In 1947 Mas Oyama won the All Japan Karate Championship and it was at this point that he decided to devote the rest of his life to sharing his knowledge of karate. As a result the next year of his life was spent living alone in the mountains and temples where he spent his days practicing karate and meditating on Zen precepts in the pursuit of enlightenment. His training routines were extremely rigourous and resulted in him being able to break trees and rocks with his bare hands.

Upon returning to society, Mas Oyama preseded to travel the world and demonstrate his karate skill by fighting bulls and defeating all challengers. Mas Oyama's reputation began to spread around the world and man people wanted to learn his style of karate. Today, Kyokushinkai dojos can be found in over 123 counties around the globe.


The Kanku


The Kanku is the symbol of Kyokushinkai Karate. Derived from the Kanku Kata, its points represent the fingers and have the meaning of the ultimate or peaks.

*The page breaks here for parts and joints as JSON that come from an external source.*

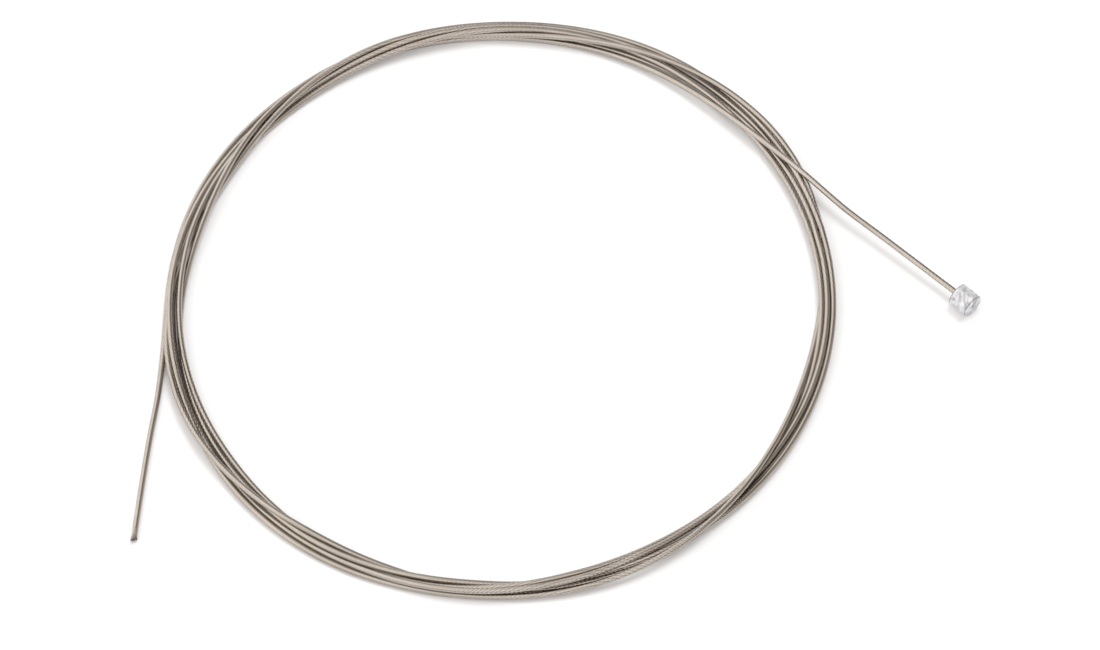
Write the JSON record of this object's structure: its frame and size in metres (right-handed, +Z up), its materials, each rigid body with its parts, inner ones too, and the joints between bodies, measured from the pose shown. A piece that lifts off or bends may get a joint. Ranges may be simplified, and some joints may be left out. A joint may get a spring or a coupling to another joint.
{
  "type": "bicycle gear cable",
  "caption": "Coiled stainless inner gear cable with a cast barrel nipple at its head and a bare cut tail.",
  "frame": {"origin": "on the table, under the middle of the box round the whole piece", "axes": "+Z up out of the coil's plane, +X from the coil towards the barrel nipple's side, +Y away from the viewer of the picture"},
  "size_m": [0.1524, 0.1236, 0.0044],
  "materials": {
    "stainless_strand": "bright drawn stainless wires, laid in a strand, warm in tone",
    "cast_zinc": "cool grey as-cast zinc, faintly mottled and streaked"
  },
  "bodies": {
    "root": {"barrel_nipple": "cast_zinc", "head_run": "stainless_strand", "wound_turns": "stainless_strand", "cut_tail": "stainless_strand"}
  },
  "joints": []
}
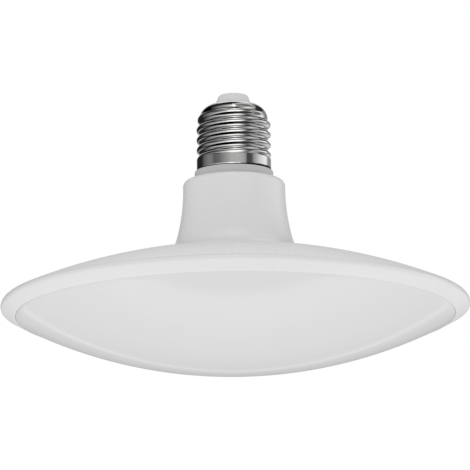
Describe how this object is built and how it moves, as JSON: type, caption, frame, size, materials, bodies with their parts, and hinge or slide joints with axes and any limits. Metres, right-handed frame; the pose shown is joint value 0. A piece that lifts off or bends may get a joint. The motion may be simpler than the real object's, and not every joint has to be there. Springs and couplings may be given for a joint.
{
  "type": "led disc lamp",
  "caption": "Flat round lamp with a domed opal diffuser under a shallow white dish, on a flared neck with a 27 mm screw cap.",
  "frame": {"origin": "on the lamp's axis, where the screw cap's shell stands on the housing's collar", "axes": "+Z along the axis, from the diffuser towards the cap's centre contact; +X and +Y lie in the plane of the collar's top, the driver board stands across X"},
  "size_m": [0.165, 0.165, 0.0983],
  "materials": {
    "white_housing": "satin white moulding",
    "nickel_shell": "nickel-plated, polished",
    "cap_insulator": "pale grey moulding",
    "contact_metal": "tinned",
    "opal_diffuser": "opal, glossy outside",
    "sink_aluminium": "pressed sheet",
    "thermal_pad": "soft silicone",
    "white_board": "white solder mask on aluminium",
    "phosphor": "yellow phosphor in a white frame",
    "screw_steel": "zinc-plated",
    "green_board": "glass-fibre board",
    "can_sleeve": "shrunk sleeve",
    "ferrite": "sintered ferrite",
    "bobbin_plastic": "moulded",
    "winding_tape": "yellow tape over enamelled wire",
    "varistor_blue": "dipped epoxy",
    "resistor_body": "lacquered",
    "choke_body": "shrunk sleeve on a ferrite drum",
    "film_box": "epoxy-dipped",
    "package_black": "moulded epoxy",
    "resistor_black": "glazed",
    "ceramic_tan": "ceramic",
    "tinned_copper": "tinned",
    "solder": "soldered",
    "pin_gold": "plated",
    "wire_red": "insulated",
    "wire_black": "insulated"
  },
  "bodies": {
    "root": {"housing": "white_housing", "screw_shell": "nickel_shell", "cap_insulator": "cap_insulator", "centre_contact": "contact_metal", "diffuser": "opal_diffuser", "heat_sink": "sink_aluminium", "thermal_pad": "thermal_pad", "led_board": "white_board", "led_chips": "phosphor", "board_screws": "screw_steel", "driver_board": "green_board", "input_capacitor": "can_sleeve", "output_capacitor": "can_sleeve", "transformer_core": "ferrite", "transformer_bobbin": "bobbin_plastic", "transformer_winding": "winding_tape", "varistor": "varistor_blue", "fuse_resistor": "resistor_body", "filter_choke": "choke_body", "film_capacitor": "film_box", "bridge_rectifier": "package_black", "driver_chip": "package_black", "diodes": "package_black", "chip_resistors": "resistor_black", "chip_capacitors": "ceramic_tan", "component_leads": "tinned_copper", "solder_joints": "solder", "pin_header": "bobbin_plastic", "output_pins": "pin_gold", "live_wire": "wire_red", "neutral_wire": "wire_black"}
  },
  "joints": []
}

The thicker sections of the design imply power and serve to represent the wrists. Infinity is represented by the centre of the Kanku which also implies depth. Continuity and circular action is denoted by the enclosing circle with the Kanku as a whole being base.

Kyoku: ultimate, Shin: truth or reality, Kai: to meet, join, and associate


Dojo Kun

The Kyokushin Karate Dojo Kun was written by Sosai Mas Oyama with the aid of Eiji Yoshikawa, author of the novel " Miyamoto Musashi", and is recited at the end of evey training session. Lined up in belt order and seated in seiza, students repeat each line as it is spoken by a senior member of the dojo.


The Meaning of Osu

'OSU' means patience, respect and appreciation.

The word 'OSU' comes from Japanese words 'OSHI' and 'SHINOBU', which mean "to preserve whilst being pushed". It implies a willingness to push oneself to the limits of endurance, to persevere under any kind of pressure.